Row level transformations are applied, you guessed it, at the row level. A row is passed in, the transformation is performed, the row is sent on to the next operator. This type of transformation is called a non-blocking transformation, because rows are processed and passed on without waiting for additional data. This is what I was referring to earlier when I said that row-by-row operations may not be as bad as you think in SSIS.
- Audit – this transformation can add additional audit columns to each row, with values like the package name, the execution start time, machine name, user name, etc. The values come from system package variables within SSIS.
- Cache Transform – store a temporary copy of data in cache for use with lookup transformations
- Character Map – perform text operations like uppercase, lowercase, or converting traditional Chinese characters to simplified Chinese characters to incoming columns. The column’s data can be converted in place, or it can be output as a new column.
- Copy Column – create a duplicate copy of a column with a new name.
- Data Conversion – convert a column to a new data type, outputting it as a new column.
- Derived Column – Use an SSIS expression to replace an existing column or create a new column. For example, you could use the ISNULL expression to replace NULL values with some other value.
- Export Column – extracts BLOB data to an external file.
- Import Column – import a binary file and add it to the row’s output. For example, if I have a directory of employee photos and my input data contains a column with the path and filename for each employee’s photo, I could use the full path column as the input column to retrieve the image.
- Row Count – keep a running tally of rows that flow through the transformation.
Multi-input transformations take in data from multiple sources and output a single recordset. Some of these operations are non-blocking, just like the row-level transformations. Some, however, are partially-blocking, meaning SSIS will wait for a sufficient number of rows to be passed in before it performs the transformation and sends the resulting rows along.
- Lookup – perform a lookup from an external dataset based on incoming data. This is a non-blocking transformation.
- Merge – Combine rows from two sorted inputs. The inputs must be sorted on the same key. For example, if I’m loading orders from 2 separate sales systems, I can combine them into a single destination as long as they’re both sorted by, let’s say, order date. This is a partially-blocking transformation.

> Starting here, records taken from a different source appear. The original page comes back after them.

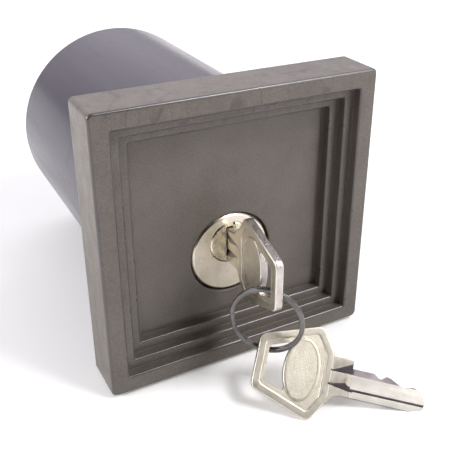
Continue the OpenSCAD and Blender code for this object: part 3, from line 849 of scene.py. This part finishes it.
combine(shell, turned("plug_bore", bore_profile, 0, PLUG_Z, 96))
sector = [Vector((0, PLUG_Z))]
sector += [Vector((9.4 * math.cos(a), PLUG_Z + 9.4 * math.sin(a))) for a in STOP_ANGLES]
combine(shell, across("stop_sector", [sector], SHELL_END - 1.4, SHELL_END + 1))


def upright_holes(name, length, z):
    """Round cutters along Z, one for each pin, about height z."""
    return [
        slab(name, [circle(CHAMBER_R, 0, 0, 24)], length, matrix=Matrix.Translation((0, y, z)))
        for y in PIN_Y
    ]


combine(shell, upright_holes("chamber", 30, PLUG_Z - 15))
install(shell, "lock_shell", "lock_nickel", head_nickel)

low, high = span("lock_washer", 1)
shim = washer("lock_shim", BARREL_R + BARREL_GAP, 16, low, high, 0.2, HEAD_Z)
install(shim, "lock_washer", *ZINC)


def hex_nut(name, flats, bore, y0, y1, x, z):
    """Hexagon nut with chamfered corners and a countersunk bore."""
    outer = flats / math.sqrt(3)
    chamfer = (outer - flats / 2) * math.tan(math.radians(30)) * 1.2
    nut = across(name, [circle(outer, x, z, 6)], y0, y1)
    face, rim = flats / 2 - 0.1, outer + 0.01
    dome = [(0, y0), (face, y0), (rim, y0 + chamfer), (rim, y1 - chamfer), (face, y1), (0, y1)]
    combine(nut, turned("dome", dome, x, z, 96), "INTERSECT")
    sink = bore * 0.06 + 0.12
    mouth = bore + sink + 1
    hole = [
        (0, y0 - 1), (mouth, y0 - 1), (bore, y0 + sink),
        (bore, y1 - sink), (mouth, y1 + 1), (0, y1 + 1),
    ]
    return combine(nut, turned("hole", hole, x, z, 64))


low, high = span("lock_nut", 1)
nut = hex_nut("lock_hex", 29, 12.02, low, high, 0, HEAD_Z)
install(nut, "lock_nut", "lock_nickel", head_nickel)

low, high = span("pin_springs", 2)
springs = [coil("spring", 1.05, 0.2, low, high, 5, 0, y) for y in PIN_Y]
install(join(*springs), "pin_springs", "spring_steel", spring_steel, weighted=False)
for node in ("driver_pins", "chamber_caps", "key_pins"):
    frame["nodes"][node].data.materials.clear()
    frame["nodes"][node].data.materials.append(pin_brass)

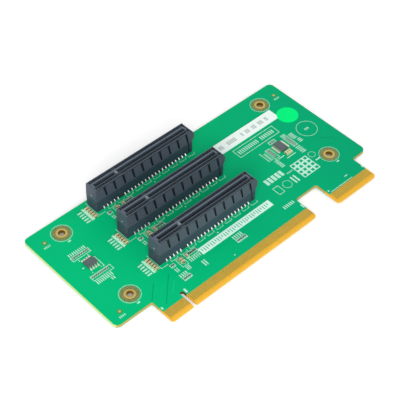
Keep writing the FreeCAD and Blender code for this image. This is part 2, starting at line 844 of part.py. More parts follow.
def make_chip_parts():
    """Resistor rows and capacitors that serve the two packaged chips, and those at the front edge."""
    small = size("chip_row_pitch")
    rows = row_of(9, -4.2, 1.0, 6.65) + row_of(9, -4.2, 1.0, -6.85)
    left = chip_group("left_chip_resistor", [(resistor(False), rows)])
    columns = column_of(6, -6.2, 2.0, small) + column_of(7, 6.0, 2.0, small)
    pair = row_of(2, -1.3, 1.4, 4.8)
    right = chip_group("right_chip_resistor", [(resistor(True), columns), (resistor(False), pair)])
    caps = chip_group("right_chip_capacitor", [(capacitor(False), row_of(3, -1.0, 1.2, -4.9))])
    pitch = size("front_row_pitch")
    front_rows = row_of(4, 5.8, pitch, 12.8) + row_of(5, 36.8, pitch, 12.8)
    front = chip_group("front_resistor", [(resistor(False), front_rows)])
    left_spot = ("-left_chip_x", "left_chip_y", TOP)
    right_spot = ("right_chip_x", "right_chip_y", TOP)
    groups = (("left_chip_resistor", left, left_spot), ("right_chip_resistor", right, right_spot),
              ("right_chip_capacitor", caps, right_spot), ("front_resistor", front, ("0", "0", TOP)))
    for name, forms, spot in groups:
        for piece, form in zip(("bodies", "terminals"), forms):
            node(grouped(f"{name}_{piece}_placed", [form], *spot), f"{name}_{piece}")


# ---------------------------------------------------------------- print and labels

# Printed shapes on the open board: left, front, right and back, in the shared frame.
FIELDS = {
    "aux_rule": (87.0, 5.2, 101.0, 5.45),
    "tab_end_mark": (71.2, 7.0, 71.9, 9.3),
    "tab_start_mark": (-11.6, 7.1, -10.9, 8.4),
    "key_mark": (1.5, 7.0, 2.4, 9.2),
    "middle_mark": (29.9, 7.9, 30.5, 8.4),
    "aux_mark": (98.6, 7.6, 100.4, 8.0),
    "aux_start_mark": (86.3, 6.2, 87.0, 7.0),
    "aux_end_mark": (109.0, 6.0, 109.4, 7.5),
    "left_chip_side": (-14.1, 40.8, -13.8, 47.6),
    "left_chip_side_foot": (-14.6, 40.8, -14.1, 41.1),
    "left_chip_side_head": (-14.6, 47.3, -14.1, 47.6),
    "left_chip_dot": (-21.9, 45.2, -21.1, 45.8),
    "left_chip_corner_a": (-20.35, 49.2, -20.05, 50.3),
    "left_chip_corner_b": (-15.55, 49.2, -15.25, 50.3),
    "left_chip_corner_c": (-20.15, 41.0, -19.85, 41.6),
    "left_chip_corner_d": (-15.45, 41.0, -15.15, 41.6),
    "right_caps_left": (84.6, 35.2, 88.2, 35.6),
    "right_caps_rule": (88.0, 33.0, 93.4, 33.4),
    "mark_stroke_a": (79.8, 19.6, 80.6, 24.0),
    "mark_stroke_b": (81.6, 19.6, 82.4, 24.0),
    "mark_rule": (96.6, 23.2, 99.4, 23.9),
}
FRAMES = {
    "title_box": (72.5, 47.6, 97.8, 53.2),
    "left_back_row": (-22.4, 50.75, -12.9, 53.3),
    "left_front_row": (-22.6, 37.0, -11.9, 40.0),
    "right_pair": (88.2, 44.2, 92.3, 46.2),
    "right_left_column": (83.3, 36.2, 86.3, 43.2),
    "right_right_column": (95.6, 36.3, 98.3, 43.2),
    "front_row_a": (5.2, 11.8, 9.6, 13.8),
    "front_row_b": (36.0, 11.8, 41.6, 13.8),
    "mark_box": (69.0, 19.4, 72.4, 24.2),
}
# Blocks of even bars, with their count: side by side, then one above the other.
UPRIGHT_BARS = {
    "title_first": (74.0, 49.2, 86.5, 51.6, 11),
    "title_second": (88.0, 49.2, 96.5, 51.6, 7),
    "ring_centre": (107.6, 40.1, 110.2, 41.4, 3),
    "hole_back_left": (-26.8, 64.3, -23.4, 65.3, 4),
    "hole_front_left": (-27.0, 15.2, -23.6, 16.2, 4),
    "hole_back_right": (111.8, 64.3, 115.2, 65.3, 4),
    "left_back_text": (-22.0, 53.7, -13.0, 55.4, 9),
    "left_front_text": (-22.2, 34.6, -13.6, 36.7, 9),
    "left_low_text": (-16.2, 32.6, -14.2, 34.2, 2),
    "front_text_a": (5.2, 14.1, 9.6, 15.9, 4),
    "front_text_b": (36.0, 14.1, 41.5, 16.2, 5),
    "front_small": (17.2, 12.0, 19.5, 15.2, 2),
    "front_right": (64.6, 11.8, 71.2, 13.6, 6),
    "mark_small_bars": (80.9, 26.0, 84.6, 26.8, 4),
}
# Heavier blocks, side by side.
BOLD_BARS = {
    "mark_bars": (69.2, 26.8, 80.4, 30.2, 5),
}
STACKED_BARS = {
    "right_far_left": (80.0, 37.0, 80.7, 44.0, 8),
    "right_left_text": (81.3, 37.0, 82.6, 42.6, 6),
    "right_low_text": (81.9, 30.6, 84.0, 36.2, 6),
    "right_column_head": (95.6, 43.6, 98.3, 45.8, 3),
    "right_column_foot": (95.6, 31.0, 98.3, 36.0, 5),
    "right_far_text": (98.9, 39.9, 101.5, 44.0, 5),
    "right_far_low": (100.0, 36.6, 102.1, 39.4, 3),
}


def field(left, front, right, back):
    """A printed field between two corners."""
    return slab(left, front, 0, right - left, back - front, size("ink"))


def frame_print(left, front, right, back):
    """A printed outline of one stroke between two corners."""
    line = size("stroke")
    inner = slab(left + line, front + line, -1, right - left - 2 * line, back - front - 2 * line, 3)
    return field(left, front, right, back).cut(inner)


def ring_print(x, y, radius):
    """A printed circle of one stroke about a point."""
    line, ink = size("ring_stroke"), size("ink")
    disc = Part.makeCylinder(radius + line / 2, ink, Vector(x, y, 0))
    return disc.cut(Part.makeCylinder(radius - line / 2, 3, Vector(x, y, -1)))


def bars_print(left, front, right, back, count, upright=True, share_name="bar_share"):
    """A block of even bars that fills a rectangle."""
    share = size(share_name)
    pitch = ((right - left) if upright else (back - front)) / count
    bars = []
    for k in range(count):
        start = (left if upright else front) + k * pitch
        if upright:
            bars.append(field(start, front, start + share * pitch, back))
        else:
            bars.append(field(left, start, right, start + share * pitch))
    return bars


def bracket_print(x, y, wide, tall, slant):
    """An open tray: a floor with two sides that lean outwards."""
    line = size("stroke") * 0.8
    half = wide / 2
    outer = [(-half - slant, tall), (-half, 0), (half, 0), (half + slant, tall)]
    inner = [(half + slant - line * 1.3, tall), (half - line * 0.6, line), (-half + line * 0.6, line),
             (-half - slant + line * 1.3, tall)]
    corners = [Vector(x + u, y + v, 0) for u, v in outer + inner]
    face = Part.Face(Part.makePolygon(corners + corners[:1]))
    return face.extrude(Vector(0, 0, size("ink")))


def slot_print(nudge):
    """The print round one slot, from its key and centre line, with its bank moved by the nudge."""
    line = size("stroke") * 0.8
    end = -size("housing_left")
    half = size("housing_half")
    tray = -half - size("tray_gap")
    shapes = [field(end - 0.5, tray, end - 0.5 + line, half + 0.6)]
    shapes.append(field(end - 0.5 + line, tray, end + 3.2, tray + line))
    middle = [k * size("tray_pitch") - size("tray_first") for k in range(int(size("tray_count")))]
    form = (size("tray_wide"), size("tray_tall"), size("tray_slant"))
    shapes += [bracket_print(x, tray, *form) for x in middle]
    bank_x = end - size("bank_from_end")
    low = nudge - size("bank_first") - 0.9
    high = low + size("bank_pitch") * size("bank_count") + 0.6
    shapes.append(field(bank_x - 2.3, low, bank_x - 1.2, high))
    count = int(size("bank_count"))
    shapes += bars_print(bank_x - 5.2, low + 0.3, bank_x - 2.8, high, count, upright=False)
    row = -half - size("row_gap")
    shapes.append(frame_print(-11.5, row - 1.2, -9.1, row + 0.8))
    shapes += bars_print(-11.2, row - 4.3, -9.3, row - 2.1, 2)
    shapes.append(frame_print(-7.7, row - 3.8, -4.2, row + 1.2))
    shapes += bars_print(-6.9, row - 6.4, -4.7, row - 4.1, 3)
    shapes.append(frame_print(-3.2, row - 1.8, 3.3, row + 1.25))
    shapes += bars_print(-3.0, row - 4.0, 3.2, row - 2.1, 6)
    shapes.append(field(16.1, row + 0.2, 16.6, row + 0.8))
    return shapes


def board_print():
    """The print on the open parts of the board: rings, fields, frames and blocks of bars."""
    shapes = []
    spots = hole_spots()
    for x, y, _ in spots:
        shapes.append(ring_print(x, y, size("land_radius") + 0.45))
    for x, y, _ in spots[:-1]:
        shapes.append(field(x - 1.0, y - 6.1, x + 0.4, y - 5.4))
    shapes.append(field(20.6, 17.2, 62.8, 21.0).cut(knock_outs(21.6, 62.0, 18.0, 20.2)))
    shapes.append(field(85.0, 19.2, 95.2, 29.0).cut(lattice(85.0, 19.2, 95.2, 29.0)))
    shapes.append(ring_print(size("sticker_x"), size("sticker_y") - 12.6, 5.0))
    shapes += [ring_print(76.2, 21.8, 2.2), ring_print(98.0, 27.4, 1.7)]
    shapes += [field(*bounds) for bounds in FIELDS.values()]
    shapes += [frame_print(*bounds) for bounds in FRAMES.values()]
    for bounds in UPRIGHT_BARS.values():
        shapes += bars_print(*bounds)
    for bounds in BOLD_BARS.values():
        shapes += bars_print(*bounds, share_name="bold_share")
    for bounds in STACKED_BARS.values():
        shapes += bars_print(*bounds, upright=False)
    return shapes


def knock_outs(left, right, low, high):
    """Short plain strokes of two lengths left open in a printed field."""
    pitch, wide, shy = 1.3, 0.4, 0.7
    strokes = []
    for k in range(int((right - left) / pitch)):
        start = low if k % 3 else low + shy
        strokes.append(slab(left + k * pitch, start, -1, wide, high - start, 3))
    return Part.makeCompound(strokes)


def lattice(left, front, right, back):
    """Square windows that turn a printed field into a lattice."""
    count = 4
    pitch_x, pitch_y = (right - left) / count, (back - front) / count
    margin = 0.5
    windows = []
    for i in range(count):
        for j in range(count):
            windows.append(slab(left + i * pitch_x + margin, front + j * pitch_y + margin, -1,
                                pitch_x - 2 * margin, pitch_y - 2 * margin, 3))
    return Part.makeCompound(windows)


def make_print():
    placed = []
    for number, y in SLOTS.items():
        shapes = slot_print(size(BANK_NUDGES[number]))
        form = repeated(f"slot_{number}_print_set", [(shape, [(0, 0, 0)]) for shape in shapes])
        placed.append(grouped(f"slot_{number}_print", [form], "slot_key", y))
    board_form = repeated("board_print_set", [(shape, [(0, 0, 0)]) for shape in board_print()])
    node(grouped("print_layer", placed + [board_form], z=TOP), "silkscreen")


def make_labels():
    """The round film sticker, and the paper label that stops at it."""
    disc = cylinder("sticker_disc", "sticker_radius", "paper", "sticker_x", "sticker_y", TOP)
    node(disc, "inspection_sticker")
    strip_form = box("label_strip", "label_right - label_left", "label_back - label_front", "paper",
                     "label_left", "label_front", TOP)
    node(cut("label", strip_form, disc), "serial_label")


def check_and_write():
    """Stop on any failed object or empty shape, then write one file for each sub-part."""
    doc.recompute()
    for item in doc.Objects:
        if "Invalid" in item.State or "Error" in item.State:
            raise RuntimeError(f"{item.Name} failed: {item.State}")
    for item in nodes:
        if item.Shape.isNull() or not item.Shape.isValid():
            raise RuntimeError(f"{item.Label} has no valid shape")
    os.makedirs("parts", exist_ok=True)
    for item in nodes:
        item.Shape.exportStep(f"parts/{item.Label}.step")
        print(f"{item.Label}: {len(item.Shape.Solids)} solids")


make_board()
make_platings()
make_fingers()
make_slots()
make_slot_parts()
make_packages()
make_chip_parts()
make_print()
make_labels()
check_and_write()
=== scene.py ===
"""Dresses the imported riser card: mask, gold, moulded slots, chip parts, print and labels."""
import logging
import math
from dataclasses import dataclass, field
from enum import Enum
from typing import Any, Iterable, Sequence

import bmesh
import bpy
from bmesh.types import BMesh, BMVert
from bpy.types import Material, Node, NodeSocket, NodeTree, Object
from mathutils import Matrix, Vector


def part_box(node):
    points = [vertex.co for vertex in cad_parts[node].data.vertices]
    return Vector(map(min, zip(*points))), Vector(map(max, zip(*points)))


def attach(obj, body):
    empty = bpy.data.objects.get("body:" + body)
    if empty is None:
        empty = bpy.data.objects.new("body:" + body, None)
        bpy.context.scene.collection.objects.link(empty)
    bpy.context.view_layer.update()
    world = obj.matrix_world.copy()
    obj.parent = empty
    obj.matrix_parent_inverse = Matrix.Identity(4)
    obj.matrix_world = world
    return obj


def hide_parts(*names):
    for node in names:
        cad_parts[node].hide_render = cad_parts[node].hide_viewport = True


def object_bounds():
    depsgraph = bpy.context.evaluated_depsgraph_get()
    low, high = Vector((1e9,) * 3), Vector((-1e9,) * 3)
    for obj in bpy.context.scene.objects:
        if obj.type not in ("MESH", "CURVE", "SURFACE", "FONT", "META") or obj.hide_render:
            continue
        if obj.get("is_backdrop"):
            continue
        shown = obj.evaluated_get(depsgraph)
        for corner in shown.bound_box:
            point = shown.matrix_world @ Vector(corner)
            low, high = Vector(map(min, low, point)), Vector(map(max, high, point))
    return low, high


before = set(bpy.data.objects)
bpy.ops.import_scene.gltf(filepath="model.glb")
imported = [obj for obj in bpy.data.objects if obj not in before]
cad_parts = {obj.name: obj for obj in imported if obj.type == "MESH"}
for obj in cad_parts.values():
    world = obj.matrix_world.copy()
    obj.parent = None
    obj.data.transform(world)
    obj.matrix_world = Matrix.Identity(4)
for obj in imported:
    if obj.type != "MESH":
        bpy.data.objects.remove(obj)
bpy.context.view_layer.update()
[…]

- Merge Join – Join the rows from two sorted inputs on a defined join column or set of columns. This transformation operates just like a join in T-SQL, you can configure it to be an inner join, left outer join, or full outer join. The IsSorted property for each source must be set to true and you must define the SortKeyPosition for each column the data is sorted on. These properties can be configured through the Advanced Editor. This is another partially-blocking transformation.
- Union All – Just like a UNION ALL in TSQL, this transformation combines multiple similar input sources into one output with no sorting and no de-duplication. The first input you add to the Union All transformation will define the output columns. Columns from additional input sources must be mapped to the appropriate output columns. This is a partially-blocking transformation.
Multi-output transformations take a single input an split it into multiple outputs. All of these are non-blocking operations.
- CDC Splitter – takes input from a CDC source and splits into different outputs based on the operation that was performed on the source row (e.g. insert, update, delete)
- Conditional Split – splits input based on a boolean expression
- Multicast – splits input data into multiple identical output streams
Multi-row transformations either perform work on sets of input rows or they take a single input row and output multiple rows.
- Aggregate – performs aggregations like sum, max, min, etc. based on a defined grouping criteria. This is a blocking transformation.
- Percent Sampling – only passes a defined percentage of the input rows to the output stream. This is a non-blocking transformation.
- Pivot – just like a pivot operation in TSQL, this will take multiple input rows and, well, pivot them to output multiple columns. The input data for this transformation must be sorted on the set key. This is a partially blocking transformation.
- Row Sampling – only passes a defined number of rows to the output stream. This is a blocking transformation.
- Sort – Order the input based on defined sort column(s). This is a blocking transformation.
- Unpivot – Unpivots the input data to produce multiple rows from input columns. This is a partially blocking transformation.
Advanced Data-Preparation Transformations
Finally we have some advanced transformations that are probably less common, but still powerful when used appropriately.
- DQS Cleansing – Uses Data Quality Services (DQS) to clean up your data. Partially blocking.
- OLE DB Command – Perform database operations based on parameters mapped from input rows. Non-blocking.
- Slowly Changing Dimension – Produces the transformations you need to handle type1 and type 2 SCDs. Non-blocking.
- Data Mining Query – applies rows against a data mining model. Partially blocking.
- Fuzzy Grouping – Performs de-duplication of input data based on similar string values. Blocking.
- Fuzzy Lookup – Joins input data to a reference table based on similar string values. Blocking.
- Script Component – Use .NET scripts to manipulate the input data. Non-blocking.
- Term Extraction – pulls terms from input column(s) and passes them to the output stream. Partially-blocking.
- Term Lookup – pulls terms from input column(s) and uses them to lookup the term in a reference table. The output is the term and a count of how often it appears. Partially-blocking.
Whew. That’s a lot of transformations. I’m not even going to pretend to remember it all.